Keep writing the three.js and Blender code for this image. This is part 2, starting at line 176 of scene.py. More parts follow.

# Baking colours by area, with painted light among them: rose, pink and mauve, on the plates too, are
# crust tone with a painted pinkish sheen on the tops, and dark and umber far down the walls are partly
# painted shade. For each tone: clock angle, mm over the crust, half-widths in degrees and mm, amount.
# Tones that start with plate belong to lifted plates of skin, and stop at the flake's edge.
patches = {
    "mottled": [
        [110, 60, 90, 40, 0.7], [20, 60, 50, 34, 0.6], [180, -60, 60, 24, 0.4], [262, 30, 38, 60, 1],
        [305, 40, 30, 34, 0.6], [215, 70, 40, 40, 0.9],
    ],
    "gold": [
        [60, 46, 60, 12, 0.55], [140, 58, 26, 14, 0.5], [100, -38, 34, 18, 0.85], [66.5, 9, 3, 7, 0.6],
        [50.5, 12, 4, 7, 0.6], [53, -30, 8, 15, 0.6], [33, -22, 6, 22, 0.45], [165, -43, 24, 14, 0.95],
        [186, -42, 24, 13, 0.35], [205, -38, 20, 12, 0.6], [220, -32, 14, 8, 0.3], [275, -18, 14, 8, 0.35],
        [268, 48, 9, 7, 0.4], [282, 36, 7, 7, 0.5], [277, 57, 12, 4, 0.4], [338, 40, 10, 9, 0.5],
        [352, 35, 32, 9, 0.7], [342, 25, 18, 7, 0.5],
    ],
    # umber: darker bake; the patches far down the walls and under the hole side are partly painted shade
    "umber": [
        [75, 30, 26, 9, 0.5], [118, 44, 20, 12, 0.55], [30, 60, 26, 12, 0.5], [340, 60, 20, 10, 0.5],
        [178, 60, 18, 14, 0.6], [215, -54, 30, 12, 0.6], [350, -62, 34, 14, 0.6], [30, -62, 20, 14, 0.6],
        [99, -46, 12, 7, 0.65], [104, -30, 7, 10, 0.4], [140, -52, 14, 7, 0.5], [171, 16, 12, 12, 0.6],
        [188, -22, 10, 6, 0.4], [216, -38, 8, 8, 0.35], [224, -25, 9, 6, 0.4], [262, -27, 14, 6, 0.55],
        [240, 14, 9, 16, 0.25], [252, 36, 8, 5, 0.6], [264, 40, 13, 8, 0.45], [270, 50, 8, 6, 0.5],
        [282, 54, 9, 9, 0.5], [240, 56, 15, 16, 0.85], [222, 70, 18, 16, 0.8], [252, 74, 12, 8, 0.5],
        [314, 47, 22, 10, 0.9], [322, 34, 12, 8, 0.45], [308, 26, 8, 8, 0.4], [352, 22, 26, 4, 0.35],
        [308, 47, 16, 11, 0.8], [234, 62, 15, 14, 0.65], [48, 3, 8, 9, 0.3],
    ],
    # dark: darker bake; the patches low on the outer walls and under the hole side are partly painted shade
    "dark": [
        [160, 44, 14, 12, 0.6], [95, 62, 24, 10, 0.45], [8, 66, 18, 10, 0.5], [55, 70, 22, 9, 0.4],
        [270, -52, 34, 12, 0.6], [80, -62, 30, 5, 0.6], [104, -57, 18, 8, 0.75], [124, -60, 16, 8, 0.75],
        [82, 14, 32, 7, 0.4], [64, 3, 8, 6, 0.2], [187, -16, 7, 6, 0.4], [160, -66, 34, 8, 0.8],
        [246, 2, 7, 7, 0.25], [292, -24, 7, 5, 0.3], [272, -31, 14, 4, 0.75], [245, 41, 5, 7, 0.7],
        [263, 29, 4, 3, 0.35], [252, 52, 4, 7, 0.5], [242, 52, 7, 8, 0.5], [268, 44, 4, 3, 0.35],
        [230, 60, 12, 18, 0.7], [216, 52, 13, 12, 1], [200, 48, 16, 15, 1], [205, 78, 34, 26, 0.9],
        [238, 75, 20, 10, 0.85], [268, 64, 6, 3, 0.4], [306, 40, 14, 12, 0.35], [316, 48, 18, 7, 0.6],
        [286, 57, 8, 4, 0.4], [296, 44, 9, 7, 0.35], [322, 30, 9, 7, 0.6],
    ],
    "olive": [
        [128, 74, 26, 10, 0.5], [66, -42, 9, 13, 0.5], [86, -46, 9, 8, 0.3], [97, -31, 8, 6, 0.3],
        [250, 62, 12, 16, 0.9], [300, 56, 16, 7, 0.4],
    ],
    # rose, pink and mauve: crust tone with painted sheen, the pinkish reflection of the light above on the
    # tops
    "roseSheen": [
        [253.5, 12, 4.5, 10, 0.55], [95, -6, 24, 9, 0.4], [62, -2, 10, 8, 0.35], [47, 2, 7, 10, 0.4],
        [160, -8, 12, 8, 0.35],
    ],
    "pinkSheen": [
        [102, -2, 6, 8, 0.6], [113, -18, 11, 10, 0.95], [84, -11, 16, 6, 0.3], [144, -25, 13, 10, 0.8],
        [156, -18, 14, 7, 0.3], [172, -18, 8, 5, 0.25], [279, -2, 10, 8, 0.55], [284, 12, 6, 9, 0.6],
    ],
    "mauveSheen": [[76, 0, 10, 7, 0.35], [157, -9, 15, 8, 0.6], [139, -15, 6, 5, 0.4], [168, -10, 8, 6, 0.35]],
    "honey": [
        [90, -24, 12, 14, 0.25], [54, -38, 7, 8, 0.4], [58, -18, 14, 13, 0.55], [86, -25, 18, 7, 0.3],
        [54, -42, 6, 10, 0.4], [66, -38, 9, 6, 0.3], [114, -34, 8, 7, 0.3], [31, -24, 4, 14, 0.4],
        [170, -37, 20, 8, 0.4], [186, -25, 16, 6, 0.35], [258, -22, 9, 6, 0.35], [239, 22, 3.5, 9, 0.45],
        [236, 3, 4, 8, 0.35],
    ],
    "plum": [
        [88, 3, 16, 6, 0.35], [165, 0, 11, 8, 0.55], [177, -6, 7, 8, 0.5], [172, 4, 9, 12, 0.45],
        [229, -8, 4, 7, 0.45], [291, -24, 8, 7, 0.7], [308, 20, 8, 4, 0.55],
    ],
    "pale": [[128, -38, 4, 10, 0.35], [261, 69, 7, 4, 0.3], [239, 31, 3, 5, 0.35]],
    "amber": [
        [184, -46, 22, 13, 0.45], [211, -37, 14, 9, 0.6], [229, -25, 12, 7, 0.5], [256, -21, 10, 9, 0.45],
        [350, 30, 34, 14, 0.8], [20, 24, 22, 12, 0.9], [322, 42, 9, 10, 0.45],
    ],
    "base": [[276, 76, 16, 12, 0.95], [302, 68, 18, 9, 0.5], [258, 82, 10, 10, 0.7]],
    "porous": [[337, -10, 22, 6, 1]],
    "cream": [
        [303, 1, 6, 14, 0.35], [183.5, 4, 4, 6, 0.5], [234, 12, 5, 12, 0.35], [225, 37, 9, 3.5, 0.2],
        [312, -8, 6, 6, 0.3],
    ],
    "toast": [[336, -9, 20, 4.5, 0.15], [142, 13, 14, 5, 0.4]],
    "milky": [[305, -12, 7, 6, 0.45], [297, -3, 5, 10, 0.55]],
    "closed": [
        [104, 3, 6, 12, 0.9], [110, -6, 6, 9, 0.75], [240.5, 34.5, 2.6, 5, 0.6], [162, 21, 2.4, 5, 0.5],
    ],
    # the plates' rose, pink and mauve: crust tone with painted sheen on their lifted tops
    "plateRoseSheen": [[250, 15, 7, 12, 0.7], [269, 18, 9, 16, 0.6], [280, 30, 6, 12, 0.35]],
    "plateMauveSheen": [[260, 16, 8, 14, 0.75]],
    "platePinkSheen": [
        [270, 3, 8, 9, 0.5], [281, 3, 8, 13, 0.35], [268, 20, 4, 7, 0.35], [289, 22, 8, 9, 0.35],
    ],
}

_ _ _

#### DIRECTIONS FOR THIS TASK
Output the listing above exactly as it appears.

#### PROBLEM SOLUTION
Keep writing the three.js and Blender code for this image. This is part 2, starting at line 176 of scene.py. More parts follow.

# Baking colours by area, with painted light among them: rose, pink and mauve, on the plates too, are
# crust tone with a painted pinkish sheen on the tops, and dark and umber far down the walls are partly
# painted shade. For each tone: clock angle, mm over the crust, half-widths in degrees and mm, amount.
# Tones that start with plate belong to lifted plates of skin, and stop at the flake's edge.
patches = {
    "mottled": [
        [110, 60, 90, 40, 0.7], [20, 60, 50, 34, 0.6], [180, -60, 60, 24, 0.4], [262, 30, 38, 60, 1],
        [305, 40, 30, 34, 0.6], [215, 70, 40, 40, 0.9],
    ],
    "gold": [
        [60, 46, 60, 12, 0.55], [140, 58, 26, 14, 0.5], [100, -38, 34, 18, 0.85], [66.5, 9, 3, 7, 0.6],
        [50.5, 12, 4, 7, 0.6], [53, -30, 8, 15, 0.6], [33, -22, 6, 22, 0.45], [165, -43, 24, 14, 0.95],
        [186, -42, 24, 13, 0.35], [205, -38, 20, 12, 0.6], [220, -32, 14, 8, 0.3], [275, -18, 14, 8, 0.35],
        [268, 48, 9, 7, 0.4], [282, 36, 7, 7, 0.5], [277, 57, 12, 4, 0.4], [338, 40, 10, 9, 0.5],
        [352, 35, 32, 9, 0.7], [342, 25, 18, 7, 0.5],
    ],
    # umber: darker bake; the patches far down the walls and under the hole side are partly painted shade
    "umber": [
        [75, 30, 26, 9, 0.5], [118, 44, 20, 12, 0.55], [30, 60, 26, 12, 0.5], [340, 60, 20, 10, 0.5],
        [178, 60, 18, 14, 0.6], [215, -54, 30, 12, 0.6], [350, -62, 34, 14, 0.6], [30, -62, 20, 14, 0.6],
        [99, -46, 12, 7, 0.65], [104, -30, 7, 10, 0.4], [140, -52, 14, 7, 0.5], [171, 16, 12, 12, 0.6],
        [188, -22, 10, 6, 0.4], [216, -38, 8, 8, 0.35], [224, -25, 9, 6, 0.4], [262, -27, 14, 6, 0.55],
        [240, 14, 9, 16, 0.25], [252, 36, 8, 5, 0.6], [264, 40, 13, 8, 0.45], [270, 50, 8, 6, 0.5],
        [282, 54, 9, 9, 0.5], [240, 56, 15, 16, 0.85], [222, 70, 18, 16, 0.8], [252, 74, 12, 8, 0.5],
        [314, 47, 22, 10, 0.9], [322, 34, 12, 8, 0.45], [308, 26, 8, 8, 0.4], [352, 22, 26, 4, 0.35],
        [308, 47, 16, 11, 0.8], [234, 62, 15, 14, 0.65], [48, 3, 8, 9, 0.3],
    ],
    # dark: darker bake; the patches low on the outer walls and under the hole side are partly painted shade
    "dark": [
        [160, 44, 14, 12, 0.6], [95, 62, 24, 10, 0.45], [8, 66, 18, 10, 0.5], [55, 70, 22, 9, 0.4],
        [270, -52, 34, 12, 0.6], [80, -62, 30, 5, 0.6], [104, -57, 18, 8, 0.75], [124, -60, 16, 8, 0.75],
        [82, 14, 32, 7, 0.4], [64, 3, 8, 6, 0.2], [187, -16, 7, 6, 0.4], [160, -66, 34, 8, 0.8],
        [246, 2, 7, 7, 0.25], [292, -24, 7, 5, 0.3], [272, -31, 14, 4, 0.75], [245, 41, 5, 7, 0.7],
        [263, 29, 4, 3, 0.35], [252, 52, 4, 7, 0.5], [242, 52, 7, 8, 0.5], [268, 44, 4, 3, 0.35],
        [230, 60, 12, 18, 0.7], [216, 52, 13, 12, 1], [200, 48, 16, 15, 1], [205, 78, 34, 26, 0.9],
        [238, 75, 20, 10, 0.85], [268, 64, 6, 3, 0.4], [306, 40, 14, 12, 0.35], [316, 48, 18, 7, 0.6],
        [286, 57, 8, 4, 0.4], [296, 44, 9, 7, 0.35], [322, 30, 9, 7, 0.6],
    ],
    "olive": [
        [128, 74, 26, 10, 0.5], [66, -42, 9, 13, 0.5], [86, -46, 9, 8, 0.3], [97, -31, 8, 6, 0.3],
        [250, 62, 12, 16, 0.9], [300, 56, 16, 7, 0.4],
    ],
    # rose, pink and mauve: crust tone with painted sheen, the pinkish reflection of the light above on the
    # tops
    "roseSheen": [
        [253.5, 12, 4.5, 10, 0.55], [95, -6, 24, 9, 0.4], [62, -2, 10, 8, 0.35], [47, 2, 7, 10, 0.4],
        [160, -8, 12, 8, 0.35],
    ],
    "pinkSheen": [
        [102, -2, 6, 8, 0.6], [113, -18, 11, 10, 0.95], [84, -11, 16, 6, 0.3], [144, -25, 13, 10, 0.8],
        [156, -18, 14, 7, 0.3], [172, -18, 8, 5, 0.25], [279, -2, 10, 8, 0.55], [284, 12, 6, 9, 0.6],
    ],
    "mauveSheen": [[76, 0, 10, 7, 0.35], [157, -9, 15, 8, 0.6], [139, -15, 6, 5, 0.4], [168, -10, 8, 6, 0.35]],
    "honey": [
        [90, -24, 12, 14, 0.25], [54, -38, 7, 8, 0.4], [58, -18, 14, 13, 0.55], [86, -25, 18, 7, 0.3],
        [54, -42, 6, 10, 0.4], [66, -38, 9, 6, 0.3], [114, -34, 8, 7, 0.3], [31, -24, 4, 14, 0.4],
        [170, -37, 20, 8, 0.4], [186, -25, 16, 6, 0.35], [258, -22, 9, 6, 0.35], [239, 22, 3.5, 9, 0.45],
        [236, 3, 4, 8, 0.35],
    ],
    "plum": [
        [88, 3, 16, 6, 0.35], [165, 0, 11, 8, 0.55], [177, -6, 7, 8, 0.5], [172, 4, 9, 12, 0.45],
        [229, -8, 4, 7, 0.45], [291, -24, 8, 7, 0.7], [308, 20, 8, 4, 0.55],
    ],
    "pale": [[128, -38, 4, 10, 0.35], [261, 69, 7, 4, 0.3], [239, 31, 3, 5, 0.35]],
    "amber": [
        [184, -46, 22, 13, 0.45], [211, -37, 14, 9, 0.6], [229, -25, 12, 7, 0.5], [256, -21, 10, 9, 0.45],
        [350, 30, 34, 14, 0.8], [20, 24, 22, 12, 0.9], [322, 42, 9, 10, 0.45],
    ],
    "base": [[276, 76, 16, 12, 0.95], [302, 68, 18, 9, 0.5], [258, 82, 10, 10, 0.7]],
    "porous": [[337, -10, 22, 6, 1]],
    "cream": [
        [303, 1, 6, 14, 0.35], [183.5, 4, 4, 6, 0.5], [234, 12, 5, 12, 0.35], [225, 37, 9, 3.5, 0.2],
        [312, -8, 6, 6, 0.3],
    ],
    "toast": [[336, -9, 20, 4.5, 0.15], [142, 13, 14, 5, 0.4]],
    "milky": [[305, -12, 7, 6, 0.45], [297, -3, 5, 10, 0.55]],
    "closed": [
        [104, 3, 6, 12, 0.9], [110, -6, 6, 9, 0.75], [240.5, 34.5, 2.6, 5, 0.6], [162, 21, 2.4, 5, 0.5],
    ],
    # the plates' rose, pink and mauve: crust tone with painted sheen on their lifted tops
    "plateRoseSheen": [[250, 15, 7, 12, 0.7], [269, 18, 9, 16, 0.6], [280, 30, 6, 12, 0.35]],
    "plateMauveSheen": [[260, 16, 8, 14, 0.75]],
    "platePinkSheen": [
        [270, 3, 8, 9, 0.5], [281, 3, 8, 13, 0.35], [268, 20, 4, 7, 0.35], [289, 22, 8, 9, 0.35],
    ],
}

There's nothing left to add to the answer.